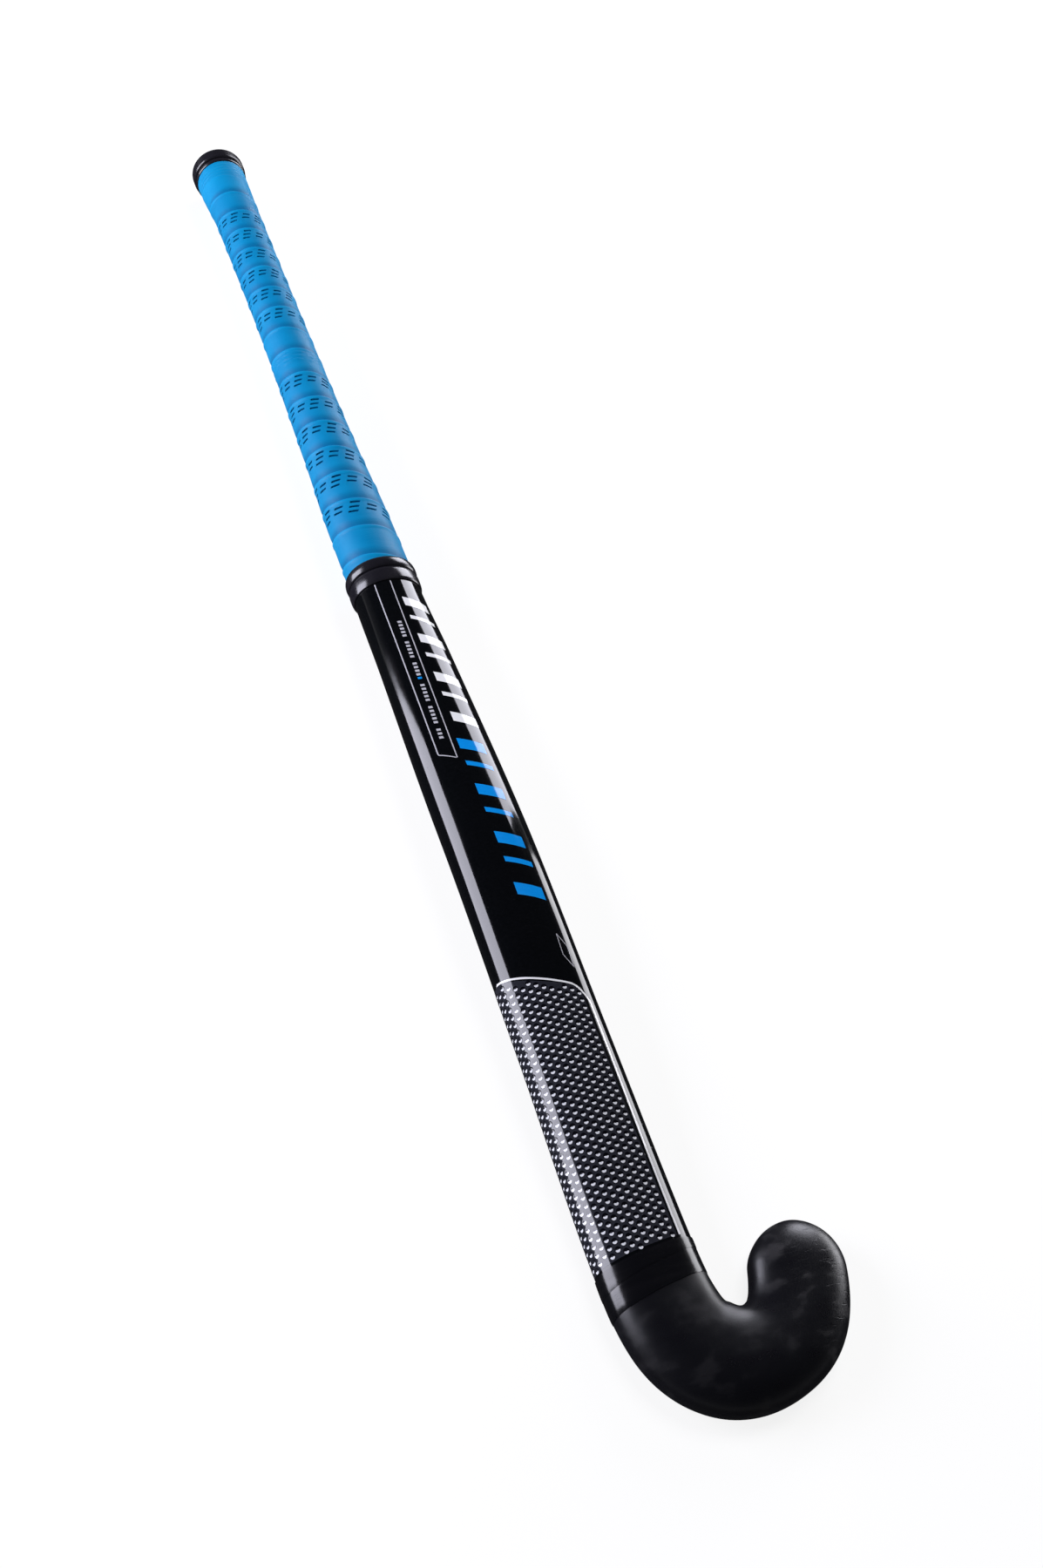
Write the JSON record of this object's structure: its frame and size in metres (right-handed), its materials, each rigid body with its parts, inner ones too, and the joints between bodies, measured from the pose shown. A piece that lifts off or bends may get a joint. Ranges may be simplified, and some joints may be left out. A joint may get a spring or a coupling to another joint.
{
  "type": "field hockey stick",
  "caption": "Full-size composite field hockey stick with a hooked matte head, glossy bowed shaft and a wrapped perforated grip.",
  "frame": {"origin": "under the middle of the bounding box, on the plane that the stick rests on when it lies on its flat playing face", "axes": "+Y up the stick from the head to the end cap, +X towards the toe of the hook, +Z out of the rounded back"},
  "size_m": [0.1134, 0.9268, 0.0374],
  "materials": {
    "gloss_lacquer": "clear-lacquered black composite",
    "laminate": "bare carbon and glass fibre laminate",
    "head_skin": "satin matte black, lightly scuffed",
    "neck_tape": "satin black film",
    "foam": "rigid polyurethane foam",
    "cushion": "soft foam rubber",
    "grip_tape": "soft-touch blue polyurethane, perforated",
    "moulded_rubber": "glossy black moulded rubber",
    "ink_silver": "silver-grey print under lacquer",
    "ink_white": "white print under lacquer",
    "ink_blue": "blue print under lacquer",
    "ink_panel": "black print with a silver dot pattern under lacquer"
  },
  "bodies": {
    "root": {"shaft_tube": "gloss_lacquer", "shaft_rib": "laminate", "handle_foam": "foam", "head_sleeve": "head_skin", "head_core": "laminate", "neck_tape_lower": "neck_tape", "neck_tape_upper": "neck_tape", "grip_underlay": "cushion", "grip_wrap": "grip_tape", "collar_band": "moulded_rubber", "collar_bead": "moulded_rubber", "end_cap": "moulded_rubber", "cap_lip": "moulded_rubber", "panel_film": "ink_panel", "panel_border": "ink_white", "frame_line_outer": "ink_silver", "frame_line_inner": "ink_silver", "frame_line_end": "ink_silver", "mark_lozenge": "ink_silver", "white_bar_1": "ink_white", "blue_bar_1": "ink_blue", "white_bar_2": "ink_white", "blue_bar_2": "ink_blue", "white_bar_3": "ink_white", "blue_bar_3": "ink_blue", "white_bar_4": "ink_white", "blue_bar_4": "ink_blue", "white_bar_5": "ink_white", "blue_bar_5": "ink_blue", "white_bar_6": "ink_white", "blue_bar_6": "ink_blue", "white_bar_7": "ink_white", "blue_bar_7": "ink_blue"}
  },
  "joints": []
}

**DIRECTIONS FOR THIS TASK**
Reproduce the listing shown above in its entirety, exactly.

**EXERCISE ANSWER**
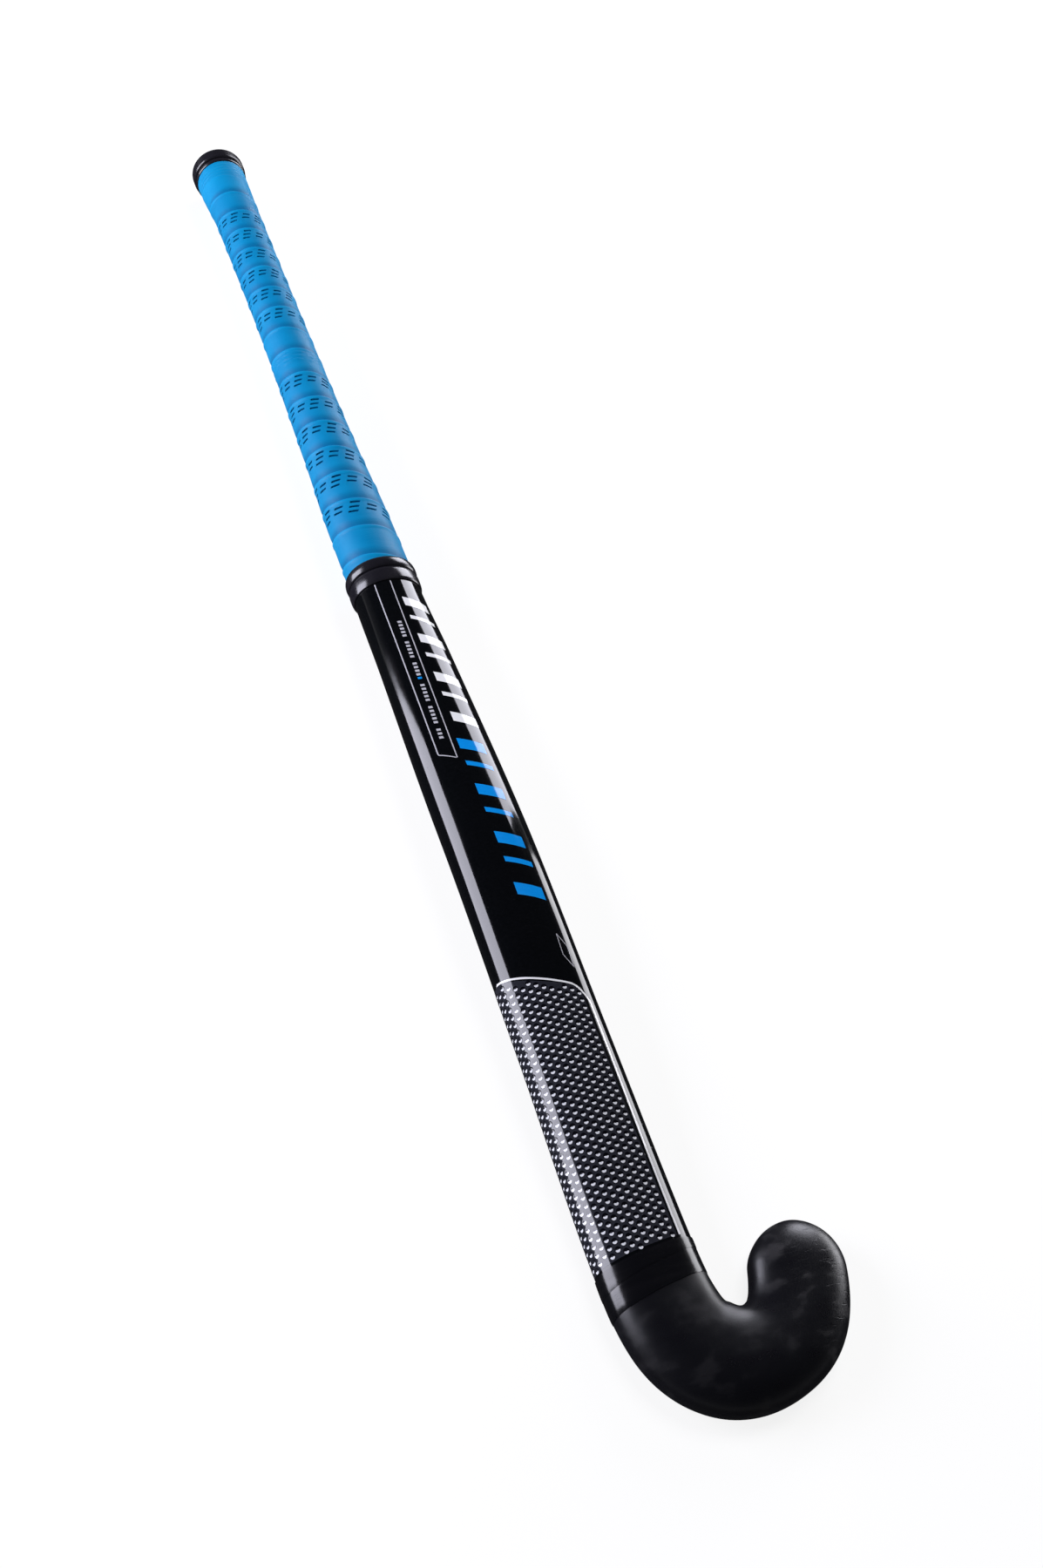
Write the JSON record of this object's structure: its frame and size in metres (right-handed), its materials, each rigid body with its parts, inner ones too, and the joints between bodies, measured from the pose shown. A piece that lifts off or bends may get a joint. Ranges may be simplified, and some joints may be left out. A joint may get a spring or a coupling to another joint.
{
  "type": "field hockey stick",
  "caption": "Full-size composite field hockey stick with a hooked matte head, glossy bowed shaft and a wrapped perforated grip.",
  "frame": {"origin": "under the middle of the bounding box, on the plane that the stick rests on when it lies on its flat playing face", "axes": "+Y up the stick from the head to the end cap, +X towards the toe of the hook, +Z out of the rounded back"},
  "size_m": [0.1134, 0.9268, 0.0374],
  "materials": {
    "gloss_lacquer": "clear-lacquered black composite",
    "laminate": "bare carbon and glass fibre laminate",
    "head_skin": "satin matte black, lightly scuffed",
    "neck_tape": "satin black film",
    "foam": "rigid polyurethane foam",
    "cushion": "soft foam rubber",
    "grip_tape": "soft-touch blue polyurethane, perforated",
    "moulded_rubber": "glossy black moulded rubber",
    "ink_silver": "silver-grey print under lacquer",
    "ink_white": "white print under lacquer",
    "ink_blue": "blue print under lacquer",
    "ink_panel": "black print with a silver dot pattern under lacquer"
  },
  "bodies": {
    "root": {"shaft_tube": "gloss_lacquer", "shaft_rib": "laminate", "handle_foam": "foam", "head_sleeve": "head_skin", "head_core": "laminate", "neck_tape_lower": "neck_tape", "neck_tape_upper": "neck_tape", "grip_underlay": "cushion", "grip_wrap": "grip_tape", "collar_band": "moulded_rubber", "collar_bead": "moulded_rubber", "end_cap": "moulded_rubber", "cap_lip": "moulded_rubber", "panel_film": "ink_panel", "panel_border": "ink_white", "frame_line_outer": "ink_silver", "frame_line_inner": "ink_silver", "frame_line_end": "ink_silver", "mark_lozenge": "ink_silver", "white_bar_1": "ink_white", "blue_bar_1": "ink_blue", "white_bar_2": "ink_white", "blue_bar_2": "ink_blue", "white_bar_3": "ink_white", "blue_bar_3": "ink_blue", "white_bar_4": "ink_white", "blue_bar_4": "ink_blue", "white_bar_5": "ink_white", "blue_bar_5": "ink_blue", "white_bar_6": "ink_white", "blue_bar_6": "ink_blue", "white_bar_7": "ink_white", "blue_bar_7": "ink_blue"}
  },
  "joints": []
}